The dailies carried sketchy information. The most complete account I saw showed up a few days later in North Center News, DNAinfo’s monthly print edition for our part of town. Apparently a party had “morphed into a drug deal gone wrong,” said the paper, though who opened fire and why went unexplained. A later DNAinfo story said 25-year-old Pablo Ulloa of the 4700 block of North Whipple had been shot in self-defense and no charges had been filed.

This was pedestrian police-blotter journalism, but it was something—when a corner goes up for grabs a few blocks from home, it’s nice to have some idea what happened. If Joe Ricketts’s idea was to find a market by hiring professionals to break a few big stories and cover the smaller ones down the street, it looks like he has.

Like his father and brother, Tom Ricketts has a knack for pissing off people: to get his way at Wrigley Field, he’s fought with neighbors, raised intrusive signs, closed off streets, and demanded public money. He’s also preached the heretical notion that waiting for next year is magical thinking: the Cubs needed to hit rock bottom and then rebuild, and it could take years. But now the 2016 Cubs are favored to win the NL Central championship. The Tribune Company owned the Cubs from 1981 to 2009. When the company declared bankruptcy, its new owner, Sam Zell, sold the team to the Ricketts family. At this point I doubt that anyone disagrees that the Rickettses have run the Cubs a hell of a lot better than the Tribune Company did.

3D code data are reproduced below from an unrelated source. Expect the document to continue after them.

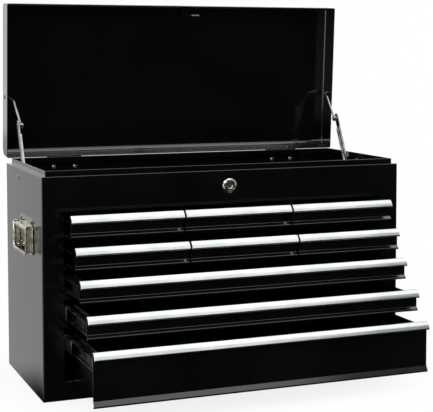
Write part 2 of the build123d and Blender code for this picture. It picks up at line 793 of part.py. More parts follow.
# ---- side handles ----
def handle_plate():
    """Left plate with the rolled barrel that the bail hangs on."""
    width, low, high = GRIP_PLATE
    with BuildPart() as plate:
        with BuildSketch(Plane.YZ.offset(-HALF)):
            with Locations((GRIP_Y, GRIP_MIDDLE_Z)):
                RectangleRounded(width, high - low, GRIP_CORNER)
                with GridLocations(*GRIP_RIVETS, 2, 2):
                    Circle(RIVET, mode=Mode.SUBTRACT)
        extrude(amount=-GRIP_SHEET)
        with BuildSketch(Plane.XZ.offset(-GRIP_Y)):
            with Locations((-GRIP_PIVOT_X, GRIP_PIVOT_Z)):
                Circle(GRIP_BARREL)
            with Locations(((-GRIP_PIVOT_X - HALF - GRIP_SHEET) / 2, GRIP_PIVOT_Z)):
                Rectangle(GRIP_PIVOT_X - HALF - GRIP_SHEET, 2 * GRIP_BARREL)
            with Locations((-GRIP_PIVOT_X, GRIP_PIVOT_Z)):
                Circle(GRIP_PIN + FIT / 2, mode=Mode.SUBTRACT)
        extrude(amount=width / 2, both=True)
    return plate.part


def handle_bail():
    """Left bail: a sheet channel bent to a U, its flanges facing outward all round."""
    outer_x = -HALF - GRIP_GAP - GRIP_DEPTH
    inner_x = -HALF - GRIP_GAP
    inside = GRIP_PLATE[0] / 2 + SLIP
    web = GRIP_SHEET
    flange = GRIP_REACH - inside
    top = GRIP_PIVOT_Z + GRIP_DEPTH / 2
    with BuildPart() as bail:
        bail_loop(outer_x, GRIP_DEPTH, inside, web, flange - web, top)
        bail_loop(outer_x, web, inside, flange, 0, top)
        bail_loop(inner_x - web, web, inside, flange, 0, top)
        with BuildSketch(Plane.XZ.offset(-GRIP_Y)):
            with Locations((-GRIP_PIVOT_X, GRIP_PIVOT_Z)):
                Circle(GRIP_DEPTH / 2)
            with Locations((-GRIP_PIVOT_X, (GRIP_PIVOT_Z + GRIP_BOTTOM) / 2)):
                Rectangle(GRIP_DEPTH, GRIP_PIVOT_Z - GRIP_BOTTOM)
        extrude(amount=GRIP_REACH, both=True, mode=Mode.INTERSECT)
        with BuildSketch(Plane.XZ.offset(-GRIP_Y)):
            with Locations((-GRIP_PIVOT_X, GRIP_PIVOT_Z)):
                Circle(GRIP_PIN + FIT)
        extrude(amount=GRIP_REACH, both=True, mode=Mode.SUBTRACT)
    return bail.part


def bail_loop(x, depth, inside, thick, raised, top):
    """One U-shaped layer of the bail, open upward; raised lifts it off the lower edge."""
    low = GRIP_BOTTOM + raised
    with BuildSketch(Plane.YZ.offset(x)) as loop:
        with BuildLine():
            FilletPolyline(
                (GRIP_Y - inside - thick, top),
                (GRIP_Y - inside - thick, low),
                (GRIP_Y + inside + thick, low),
                (GRIP_Y + inside + thick, top),
                radius=thick + BAIL_BEND,
            )
            Line((GRIP_Y + inside + thick, top), (GRIP_Y + inside, top))
            FilletPolyline(
                (GRIP_Y + inside, top),
                (GRIP_Y + inside, low + thick),
                (GRIP_Y - inside, low + thick),
                (GRIP_Y - inside, top),
                radius=BAIL_BEND,
            )
            Line((GRIP_Y - inside, top), (GRIP_Y - inside - thick, top))
        make_face()
    extrude(loop.sketch, amount=depth)


def handle_pins():
    with BuildPart() as pins:
        with BuildSketch(Plane.XZ.offset(-GRIP_Y)):
            with Locations((-GRIP_PIVOT_X, GRIP_PIVOT_Z), (GRIP_PIVOT_X, GRIP_PIVOT_Z)):
                Circle(GRIP_PIN)
        extrude(amount=GRIP_REACH, both=True)
    return pins.part


def handle_rivets():
    """Eight rivets through the plates and the side panels."""
    plate = -HALF - GRIP_SHEET
    wall = -HALF + SHEET
    steps = [
        (plate - GRIP_RIVET_HEAD[1], plate, GRIP_RIVET_HEAD[0]),
        (plate, wall, RIVET - FIT),
        (wall, wall + GRIP_RIVET_TAIL[1], GRIP_RIVET_TAIL[0]),
    ]
    with BuildPart() as rivets:
        for low, high, radius in steps:
            with BuildSketch(Plane.YZ.offset(low)):
                with Locations((GRIP_Y, GRIP_MIDDLE_Z)):
                    with GridLocations(*GRIP_RIVETS, 2, 2):
                        Circle(radius)
            extrude(amount=high - low)
        mirror(about=Plane.YZ)
    return rivets.part


# ---- the pieces ----
os.makedirs("parts", exist_ok=True)

left_panel = side_panel()
save(left_panel, "left_side_panel")
save(mirrored(left_panel), "right_side_panel")
save(back_panel(), "back_panel")
save(level_sheet(0), "bottom_panel")
save(front_header(), "front_header")
save(level_sheet(TILL_Z), "till_floor")
save(face_rails(), "face_rails")
save(bottom_rail(), "bottom_rail")
save(partitions(), "partitions")
save(slide_posts(), "slide_posts")
save(small_drawer_rails(), "small_drawer_rails")
save(wide_drawer_rails(), "wide_drawer_rails")

for row in range(ROWS):
    if row >= SMALL_ROWS:
        name = f"row{row + 1}_drawer"
        save(drawer_tray(row, 0, OPENING), f"{name}_tray")
        save(drawer_pull(row, 0, OPENING), f"{name}_pull")
        save(drawer_members(row), f"{name}_slides")
        save(intermediate_members(row), f"row{row + 1}_intermediate_slides")
    else:
        for column, centre in zip(("left", "middle", "right"), COLUMN_X):
            name = f"row{row + 1}_{column}_drawer"
            save(drawer_tray(row, centre, COLUMN_HALF), f"{name}_tray")
            save(drawer_pull(row, centre, COLUMN_HALF), f"{name}_pull")

save(lid_shell(), "lid_shell")
save(hinge_leaves(hinge_frame, 0, -1, HINGE_Z - HINGE_BOLT_Z + LEAF_MARGIN), "hinge_body_leaves")
save(hinge_leaves(lid_frame, 1, 1, HINGE_LID_BOLT_Z + LEAF_MARGIN), "hinge_lid_leaves")
save(hinge_pins(), "hinge_pins")
save(hinge_bolts(hinge_frame, HINGE_BOLT_Z - HINGE_Z), "hinge_body_bolts")
save(hinge_bolts(lid_frame, HINGE_LID_BOLT_Z), "hinge_lid_bolts")
save(lock_strike(), "lock_strike")

for build_piece, name in ((stay_bar, "stay_bar"), (stay_rod, "stay_rod"), (stay_rivet, "stay_rivet")):
    piece = build_piece()
    save(piece, f"left_{name}")
    save(mirrored(piece), f"right_{name}")
save(stay_base_rivets(), "stay_base_rivets")

save(lock_housing(), "lock_housing")
save(lock_nut(), "lock_nut")
save(lock_plug(), "lock_plug")
save(lock_cam(), "lock_cam")

for build_piece, name in ((handle_plate, "handle_plate"), (handle_bail, "handle_bail")):
    piece = build_piece()
    save(piece, f"left_{name}")
    save(mirrored(piece), f"right_{name}")
save(handle_pins(), "handle_pins")
save(handle_rivets(), "handle_rivets")
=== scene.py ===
"""Machinist tool chest in black gloss enamel, lid open and drawers out in steps, in a white studio."""

import json
import math

import bmesh
import bpy
import numpy as np
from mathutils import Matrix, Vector


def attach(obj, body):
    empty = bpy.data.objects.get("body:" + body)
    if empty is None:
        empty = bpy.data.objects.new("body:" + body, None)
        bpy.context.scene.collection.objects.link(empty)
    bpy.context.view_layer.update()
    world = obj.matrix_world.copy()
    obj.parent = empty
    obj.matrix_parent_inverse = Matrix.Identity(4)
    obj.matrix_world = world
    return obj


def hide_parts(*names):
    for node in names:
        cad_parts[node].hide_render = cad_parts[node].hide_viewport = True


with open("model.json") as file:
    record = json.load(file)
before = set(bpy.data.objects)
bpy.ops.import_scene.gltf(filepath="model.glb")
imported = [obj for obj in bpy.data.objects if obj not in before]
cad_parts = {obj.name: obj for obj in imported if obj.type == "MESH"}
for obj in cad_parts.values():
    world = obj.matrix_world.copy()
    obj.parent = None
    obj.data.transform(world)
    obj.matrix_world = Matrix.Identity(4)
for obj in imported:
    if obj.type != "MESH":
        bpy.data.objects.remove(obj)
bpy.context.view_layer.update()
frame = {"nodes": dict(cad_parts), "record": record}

MM = 0.001
CABINET = "cabinet"
nodes = frame["nodes"]

# ---- sizes that the pieces share with the chest, in millimetres ----
FRONT_Y = -129.0
OPENING_HALF = 271.5  # the drawer opening, from the middle to a stile
COLUMN_GAP = 1.0
COLUMN_HALF = (2 * OPENING_HALF - 2 * COLUMN_GAP) / 6
COLUMN_PITCH = 2 * COLUMN_HALF + COLUMN_GAP
ROW_PITCH = 44.7
ROW_TOPS = [289.5 - ROW_PITCH * row for row in range(5)]
DRAWN_OUT = (38.0, 63.0, 88.0, 127.0, 159.0)
STRIP_THICKNESS = 1.2
STRIP_INSET = 1.0  # a strip ends this far inside its front's end
SLIDE_BELOW = 22.0  # from a front's top edge down to the middle of its slides
SLIDE_BACK_Y = 103.0
WIDE_RAIL_START = -127.0
SMALL_RAIL_START = -109.0
MEMBER_START = (-110.0, -134.0, -165.0)  # front ends of the middle members of rows 3 to 5
MEMBER_LENGTH = 170.0
DRAWER_SLIDE_LENGTH = 200.0
BEHIND_FRONT = 2.3  # where a drawer's own slide starts, behind its front
SLIDE_SHEET = 1.0
CABINET_CHANNEL = (9.9, 24.6)  # reach and height of each rolled channel
MEMBER_CHANNEL = (7.9, 21.6)
DRAWER_CHANNEL = (8.7, 18.6)
MEMBER_GAP = 1.5  # from the opening's edge to the middle member's web
SLIDE_WIDTH = 12.7
LOCK_Z = 320.0
REAR_SHEET_Y = 128.0
HINGE_X = 205.0
HINGE_BOLT_SHIFT = 18.5
HINGE_BOLT_Z = 336.0
GRIP_X, GRIP_Y, GRIP_Z = 312.0, -25.0, 257.5  # where a bail turns
EDGE_POINTS = 5  # inner points of the half circle on a sheet's edge


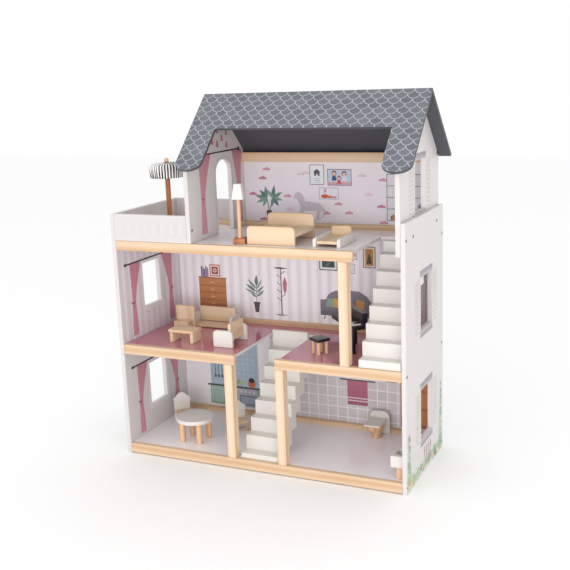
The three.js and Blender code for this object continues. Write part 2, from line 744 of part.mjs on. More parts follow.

Now it’s our state that’s hitting rock bottom, and maybe the Ricketts could run that better too. If Tom Ricketts wins a couple of pennants this year and next, and then runs for governor as a well-intentioned alien, he could be hard to beat. One problem with our state that’s become obvious to everyone is that it’s in the hands of people who learned their politics in Illinois.